General characteristics
- Displacement: 1005 tons
- Length: 165 ft (50 m)
- Beam: 36 ft (11 m)
- Draft: 13 ft 7 in (4.14 m)
- Speed: 13 kn (24 km/h; 15 mph)
- Complement: 105
- Armament: 2 x 3 inch guns

= USCGC Tahoma (WPG-80) =

USCGC Tahoma (WPG-80) was a United States Coast Guard Cutter built by the Defoe Shipbuilding Company in Bay City, Michigan. Completed in 1934, the steel-hulled cutter operated on the Great Lakes between 1934 and 1941, attached to the 9th Coast Guard District and homeported at Cleveland, Ohio. She was named after the Tahoma Glacier on the western slope of Mount Rainier in the state of Washington.

As the United States moved closed to full participation in World War II, President Roosevelt issued an executive order on 1 November 1941 transferring the Coast Guard from the United States Treasury Department to the Navy. Accordingly, Tahoma was sometime thereafter reclassified as a gunboat and designated WPG-80.

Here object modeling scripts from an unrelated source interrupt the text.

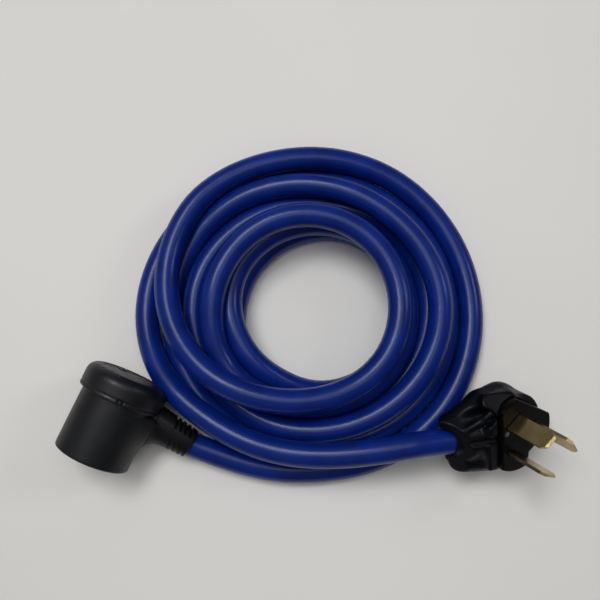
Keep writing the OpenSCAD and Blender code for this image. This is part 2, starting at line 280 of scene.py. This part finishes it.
# Radius and height of each turn, one turn to a row, given at eight bearings.
TURN_RADII = [
    [114, 100, 107, 109, 112, 109, 108, 94],
    [72, 60, 60, 60, 63, 65, 66, 64],
    [69, 64, 66, 66, 68, 64, 61, 59],
    [55, 57, 61, 70, 72, 64, 58, 55],
    [60, 72, 77, 83, 85, 80, 84, 82],
    [79, 78, 82, 87, 85, 88, 95, 96],
    [93, 87, 92, 96, 101, 104, 111, 113],
    [96, 92],
]
TURN_HEIGHTS = [
    [8, 8, 8, 8, 10, 20, 26, 32],
    [41, 40, 40, 40, 38, 38, 36, 34],
    [25, 24, 24, 24, 24, 24, 22, 20],
    [24, 10, 8, 8, 8, 8, 8, 8],
    [8, 8, 8, 14, 18, 18, 18, 16],
    [12, 22, 26, 32, 32, 28, 20, 8],
    [8, 8, 8, 8, 8, 8, 8, 8],
    [24, 34],
]
# The two leads repeat part.scad's routes.
CONNECTOR_LEAD = [
    (-94.0, -9.2, 16.6), (-76.5, -16.9, 10.8), (-73.0, -18.4, 9.6), (-67.5, -20.8, 8.5),
    (-61.0, -23.4, 8.2), (-55.0, -25.5, 8.2), (-49.0, -27.3, 8.2),
]
PLUG_LEAD = [
    (48.0, -20.6, 38.0), (54.0, -19.0, 37.8), (60.0, -17.7, 37.2), (66.0, -16.8, 36.2),
    (72.8, -16.1, 34.9), (84.5, -14.9, 32.6), (96.2, -13.6, 30.2), (107.9, -12.4, 27.9),
]
# How the turns settle: the distance kept between them, the rounds, and how many of the last ones have
# only contact and stiffness in them
CLEAR = 1.0125 * CORD_D
SETTLE_ROUNDS = 500
FREE_ROUNDS = 60
# In each round: the share of the way back to the plan, the drop, and how firmly the cord keeps its bend
PLAN_PULL = (0.05, 0.05, 0.03)
DROP = (0.0, 0.0, 0.03)
STIFFNESS = 0.45
# Contact: passes in a round, the share of an overlap that a pass clears, and rounds between searches
CONTACT_PASSES = 3
CONTACT_SHARE = 0.3
SEARCH_EVERY = 20
SEARCH_REACH = 1.6 * CORD_D
# Points nearer than this along the cord are neighbours, not turns that touch.
NEIGHBOUR_STEPS = int(2.4 * CORD_D / STEP)


def through(places, values, wanted):
    """A smooth curve through values at places, read at the wanted places."""
    places = np.asarray(places, float)
    values = np.asarray(values, float)
    slope = np.gradient(values, places, axis=0)
    k = np.clip(np.searchsorted(places, wanted) - 1, 0, len(places) - 2)
    width = places[k + 1] - places[k]
    t = (wanted - places[k]) / width
    if values.ndim > 1:
        width, t = width[:, None], t[:, None]
    return ((2 * t**3 - 3 * t**2 + 1) * values[k] + (t**3 - 2 * t**2 + t) * width * slope[k]
            + (3 * t**2 - 2 * t**3) * values[k + 1] + (t**3 - t**2) * width * slope[k + 1])


def resampled(points, step):
    """The same route with its points step apart."""
    along = np.r_[0, np.cumsum(np.linalg.norm(np.diff(points, axis=0), axis=1))]
    return through(along, points, np.linspace(0, along[-1], int(round(along[-1] / step)) + 1))


def sag(points):
    """How far each point is from the middle of its neighbours, which is its bend."""
    bend = np.zeros_like(points)
    bend[1:-1] = (points[:-2] + points[2:]) / 2 - points[1:-1]
    return bend


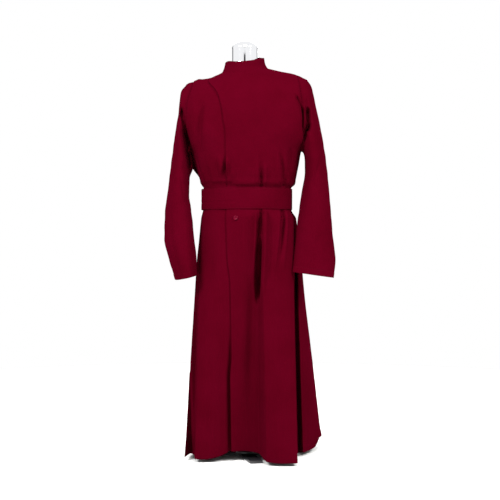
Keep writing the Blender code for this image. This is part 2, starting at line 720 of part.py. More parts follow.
def make_cincture(material):
    """The waist band, on the outermost cloth, lapped at the wearer's right side."""
    low = BAND_INSET
    high = WAIST_TOP_Z - WAIST_LOW_Z - BAND_INSET
    turns = [(360 + BAND_LAP) * k / (BAND_COLUMNS - 1) for k in range(BAND_COLUMNS)]
    outer, inner = [[], [], []], [[], [], []]
    for turned in turns:
        chart, angle = band_chart(BAND_START + turned)
        on_lap = chart == "front" and angle >= lap_angle(0) - BAND_STEP
        stand = lap_height(angle, 0) if on_lap else 0.0
        stand += 2 * LAYER_GAP + band_lift(turned, BAND_LAP, BAND_CLOTH)
        normal = unit(body_normal(chart, angle, WAIST_MIDDLE) * np.array([1, 1, 0]))
        for i, rise in enumerate((low, (low + high) / 2, high)):
            point = body_point(chart, angle, 0) + normal * stand
            point[2] = WAIST_LOW_Z + rise
            inner[i].append(point)
            outer[i].append(point + normal * BAND_CLOTH)
    return add_object(wall_mesh("cincture", outer, inner), material)


def make_button(material):
    """A shallow dished button on the upper front, flat side to the cloth."""
    profile = [(BUTTON_RADIUS * out, BUTTON_THICK * up) for out, up in zip(BUTTON["out"], BUTTON["up"])]
    obj = add_object(turned_mesh("button", profile, BUTTON_SEGMENTS), material)
    normal = body_normal("front", BUTTON_ANGLE, BUTTON_LEVEL)
    place = body_point("front", BUTTON_ANGLE, BUTTON_LEVEL)
    place = place + normal * (lap_height(BUTTON_ANGLE, BUTTON_LEVEL) + LAYER_GAP)
    side = unit(np.cross(np.array([0, 0, 1.0]), normal))
    up = np.cross(normal, side)
    turn = np.array([side, up, normal]).T
    for vertex in obj.data.vertices:
        vertex.co = turn @ np.array(vertex.co) + place
    return obj


# ---------------------------------------------------------------------------------------------
# The dress form
# ---------------------------------------------------------------------------------------------

def torso_ring(level):
    """One closed ring of the torso inside the cloth. A straight side bridges each armhole. The torso
    comes close to the cloth on the ridge of the shoulders alone."""
    shoulder = smooth((level - CLOSE_LEVEL) / (SHOULDER - CLOSE_LEVEL))
    ring = []
    for chart, middle in (("front", 0), ("back", 180)):
        for k in range(-TORSO_STEPS, TORSO_STEPS + 1):
            angle = middle + TORSO_SIDE_ANGLE * k / TORSO_STEPS
            ridge = abs(math.sin(math.radians(angle))) ** RIDGE_POWER
            clear = lerp(TORSO_CLEAR, lerp(YOKE_CLEAR, SHOULDER_CLEAR, ridge), shoulder)
            normal = upper_normal(chart, angle, level)
            ring.append(upper_point(chart, angle, level) - normal * (CLOTH + clear))
    return ring


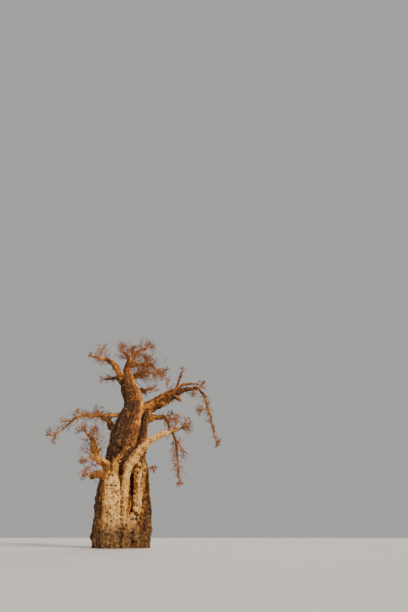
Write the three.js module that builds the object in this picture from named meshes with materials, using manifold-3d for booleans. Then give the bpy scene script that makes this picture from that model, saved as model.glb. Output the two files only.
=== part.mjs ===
// A leafless baobab in millimetres: origin at the middle of the flat cut at its foot, +Z up,
// the viewer at -Y. Stems, boughs and twig masses are worked out from the sizes below.
import * as THREE from "three";
import { mergeVertices } from "three/addons/utils/BufferGeometryUtils.js";
import Module from "manifold-3d";

// General sizes
const GAP = 0.35; // clear space where one solid meets the next
const FORK_HEIGHT = 4400; // top of the trunk, where the leader and the right stem go on
const TREE_TOP = 13000; // above every twig
const FLARE_AMOUNT = 0.09; // how far the root lobes stand out at the foot, as a share of the radius
const FLARE_FADE = 650; // height over which the root lobes die away
const FLUTE_AMOUNT = 0.035; // depth of the upright folds, as a share of the radius
const BULGE_AMOUNT = 0.03; // soft swellings up a stem
const BULGE_PITCH = 1900; // height from one swelling to the next
const KNUCKLE_AMOUNT = 0.07; // uneven thickness of a bough
const KNUCKLE_PITCH = 420; // length of bough from one knuckle to the next
const TWIG_SIDES = 3;
const TWIG_TIP = 5; // radius of a twig where its point begins
const STEM_THICK = 55; // radius of the thickest stem of a mass
const FORK_THICK = 0.47; // radius of a twig at its root, as a share of the twig it forks from
const TWIG_KINK = 0.16; // how far a twig strays from its line, as a share of its length
const GOLDEN_TURN = 2.39996; // spreads the twigs of one mass evenly round its stem
const LIMB_CLEARANCE = 45; // twigs stay this far off the limbs
const ROOT_DEPTH = 90; // how deep a root is sunk before its host is cut away from it

// Stems fused in the trunk. Each row of a course is x, y, z and the radius there.
const STEMS = {
  front: [
    [-420, -330, -150, 800], [-440, -340, 150, 770], [-560, -360, 660, 700],
    [-620, -380, 1220, 660], [-700, -400, 1820, 630], [-800, -410, 2330, 530],
    [-870, -410, 2680, 455], [-880, -400, 2880, 395], [-880, -390, 3030, 210],
  ],
  front_rib: [
    [60, -600, -150, 430], [20, -640, 500, 330], [-70, -720, 1400, 220],
    [-150, -780, 1990, 200], [-220, -820, 2520, 185], [-230, -860, 2900, 200],
  ],
  right: [
    [600, -60, -150, 660], [680, -60, 670, 610], [720, -40, 1260, 520],
    [640, -20, 1870, 470], [560, 0, 2520, 440], [440, 40, 3250, 405],
    [370, 100, 3700, 330], [370, 180, 4700, 290],
  ],
  right_rib: [
    [930, 40, -150, 270], [1010, -20, 670, 220], [1000, -20, 1260, 190],
    [930, -20, 1800, 150], [780, 0, 2350, 110],
  ],
  back: [
    [420, 640, -150, 640], [400, 600, 300, 560], [360, 520, 1260, 430],
    [260, 430, 2500, 350], [120, 330, 3800, 240],
  ],
  core: [[0, 50, -150, 700], [0, 50, 1100, 500], [0, 120, 2400, 280]],
};

// The tall stem that starts in the trunk and is cut level at the fork
const LEADER = [
  [-520, 430, -150, 760], [-630, 420, 670, 765], [-770, 400, 1460, 770],
  [-820, 390, 2150, 760], [-760, 370, 2700, 720], [-660, 350, 3500, 730],
  [-610, 340, 4200, 780], [-530, 330, 5000, 780], [-480, 330, 5500, 730],
  [-370, 330, 6000, 640], [-260, 330, 6500, 560], [-400, 350, 7050, 530],
  [-660, 370, 7600, 500], [-900, 360, 8200, 400], [-1010, 330, 8750, 255],
  [-1000, 300, 9250, 160],
];

// The right stem above the fork, up to the great bough it carries
const RIGHT_STEM = [
  [370, 100, 3700, 330], [370, 180, 4700, 290], [390, 330, 5300, 260],
  [420, 470, 5850, 270], [480, 600, 6400, 320],
];

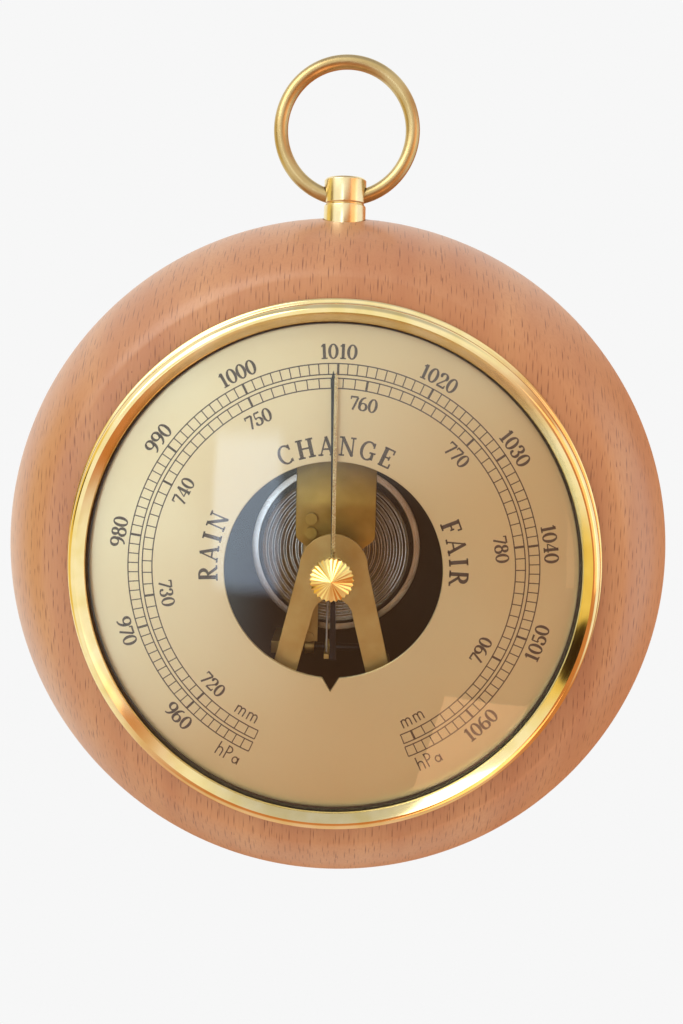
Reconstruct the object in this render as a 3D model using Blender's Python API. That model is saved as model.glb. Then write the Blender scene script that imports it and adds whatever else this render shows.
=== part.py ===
"""Aneroid barometer: a turned beech case, a brass bezel with a domed glass, a printed dial, and the
capsule movement behind the dial's round window.

The frame: the origin is the centre of the case's flat back face, +Z is up, +X is to the right for
someone who reads the dial, and the dial faces -Y. "Depth" is the distance from the back face towards
the reader, so a depth of 36 mm lies at y = -0.036. All sizes below are in millimetres.
"""

from math import atan2, cos, degrees, pi, radians, sin, sqrt

import bmesh
import bpy
from mathutils import Matrix, Vector

MM = 0.001
MERGE = 1e-7
GAP = 0.3                       # clearance between pieces that touch
RUNNING_GAP = 0.4               # clearance between pieces that move on each other
OVERCUT = 1.0                   # how far a cutter reaches past the face it cuts

# The beech case
CASE_RADIUS = 85.0
CASE_DEPTH = 36.0
CASE_FLOOR = 5.0                # wood left behind the recess
CASE_REAR_ROUND = 8.0
CASE_EDGE_BAND = 2.0            # straight band at the case's widest part
CASE_FRONT_POWER = 1.5          # of the front's curve: 1 is a cone, 2 an ellipse
CASE_FRONT_MARGIN = 4.7         # flat wood left round the bezel before the front falls away

# The movement can, a flanged cup in the case's recess
CAN_RADIUS = 58.3
CAN_WALL = 0.8
CAN_FIT = 0.5                   # clearance between the can and the recess
CAN_FLANGE_WIDTH = 2.9

# The bezel, the glass and the dial
BEZEL_SKIRT_WALL = 1.7          # outside the can's flange
BEZEL_LIP_HEIGHT = 1.1
BEZEL_LIP_WIDTH = 1.6
BEZEL_LIP_CHAMFER_IN = 0.5
BEZEL_LIP_CHAMFER_UP = 0.4
BEZEL_COVE_RISE = 0.6           # from the foot up into the wall
BEZEL_SHOULDER_HEIGHT = 2.0
BEZEL_NOSE = 0.8                # upright band over the glass
BEZEL_STEP = 1.1                # the wall's inside steps in by this over the can's flange
BEZEL_FACE_HEIGHT = 2.7         # from the glass edge up to the bezel's highest ring
BEZEL_FACE_IN = 2.1             # from the wall in to the highest ring
BEZEL_LIP_OVER_GLASS = 2.4
GLASS_THICKNESS = 1.6
GLASS_RISE = 6.0
GASKET_THICKNESS = 0.7
GASKET_OVERLAP = 0.4            # how far the gasket shows inside the bezel's opening
DIAL_THICKNESS = 0.8
WINDOW_RADIUS = 25.7
NOTCH_WIDTH = 4.0
NOTCH_DEPTH = 3.3

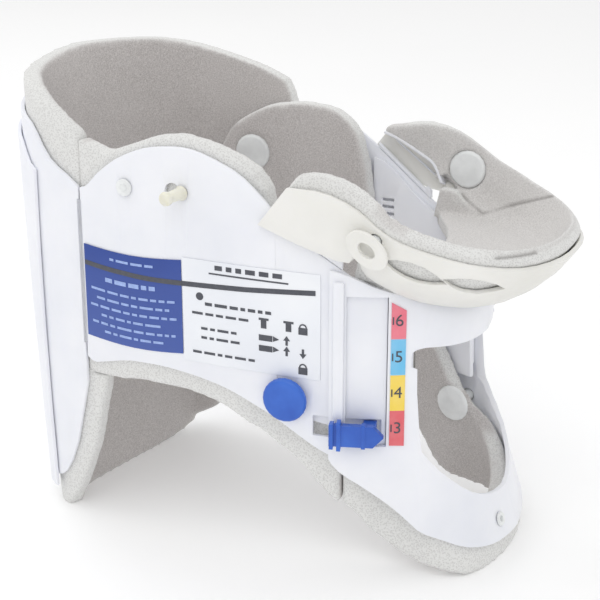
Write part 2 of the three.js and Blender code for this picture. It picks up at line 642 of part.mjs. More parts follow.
// ---- closure strap on the far side -----------------------------------------------------------
const STRAP = { bottom: 64, top: 98, sewn: -20, hinge: -44, end: -89.5, thick: 1.3 };

// The strap lies flat along the outside: over the end of the back panel, then on the side panel
// and past the rear edge of the guide leg.
const strapX = through([-90, 45.6], [-84, 45.4], [-70, 44.6], [-58, 44.3], [STRAP.hinge, 43.9], [-20, 43.9]);
const strapPlace = (y, z, offset) => new THREE.Vector3(strapX(y) + offset, y, z);

function closureStrap() {
  const { bottom, top, end, hinge, thick } = STRAP;
  const at = stations(end, hinge - GAP, 12, end + 1.5, end + 4);
  const round = through([end, 9], [end + 1.5, 4], [end + 4, 1.2], [end + 8, 0]);
  return sheet(strapPlace, at, (y) => bottom + round(y), (y) => top - round(y), 0, thick, 1);
}

// The sewn-down root of the strap, on the outside of the back panel.
function strapAnchor() {
  const { bottom, top, hinge, sewn, thick } = STRAP;
  return sheet(strapPlace, stations(hinge, sewn, 4), () => bottom, () => top, 0, thick, 1);
}

// ---- assembly --------------------------------------------------------------------------------
const ON_AXES = new THREE.Matrix4();
const TURNED = new THREE.Matrix4().makeRotationZ(Math.PI);

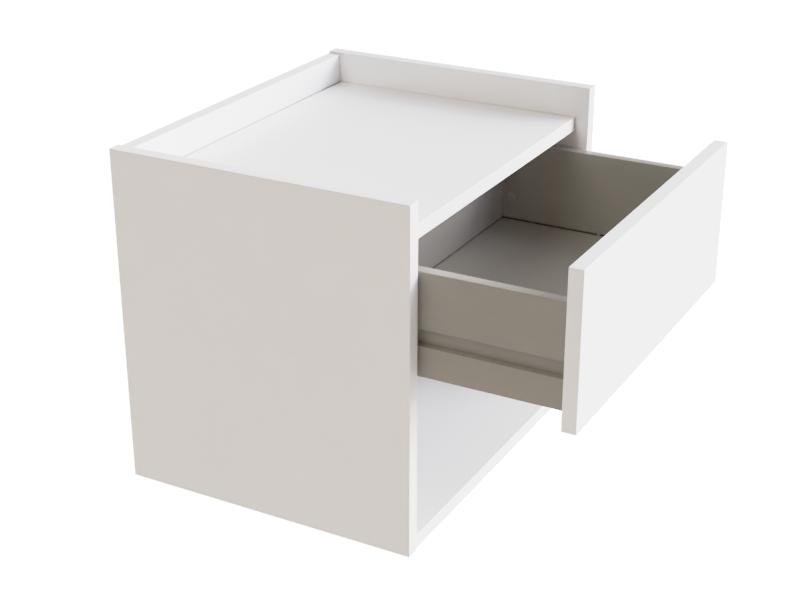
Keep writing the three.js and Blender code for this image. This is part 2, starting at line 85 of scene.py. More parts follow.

By July 1942, the former cutter had left the Great Lakes to escort Allied convoys in the North Atlantic in the vicinity of Casco Bay, Maine; Ivigtut, Greenland; St. John's and Argentia, Newfoundland; and Sydney, Nova Scotia; into the spring of 1944. The remainder of her naval service was spent in serving on weather and ice patrol duties between Greenland and Iceland and plane guard operations in the same waters. In the latter service, she alternated with the Coast Guard cutters Frederick Lee (WPC-139), Algonquin (WPG-75), and Mohawk (WPG-78) into 1945. At the time of the Japanese surrender in mid-August 1945, Tahoma was at sea on a plane guard station.

Released from duty with the Atlantic Fleet on 30 September 1945, Tahoma was returned to the Coast Guard for a resumption of peacetime service. Tahoma was decommissioned on 5 June 1953; and stored at Curtis Bay, Maryland. She was sold to Bethlehem Steel Company for scrap on 17 October 1955.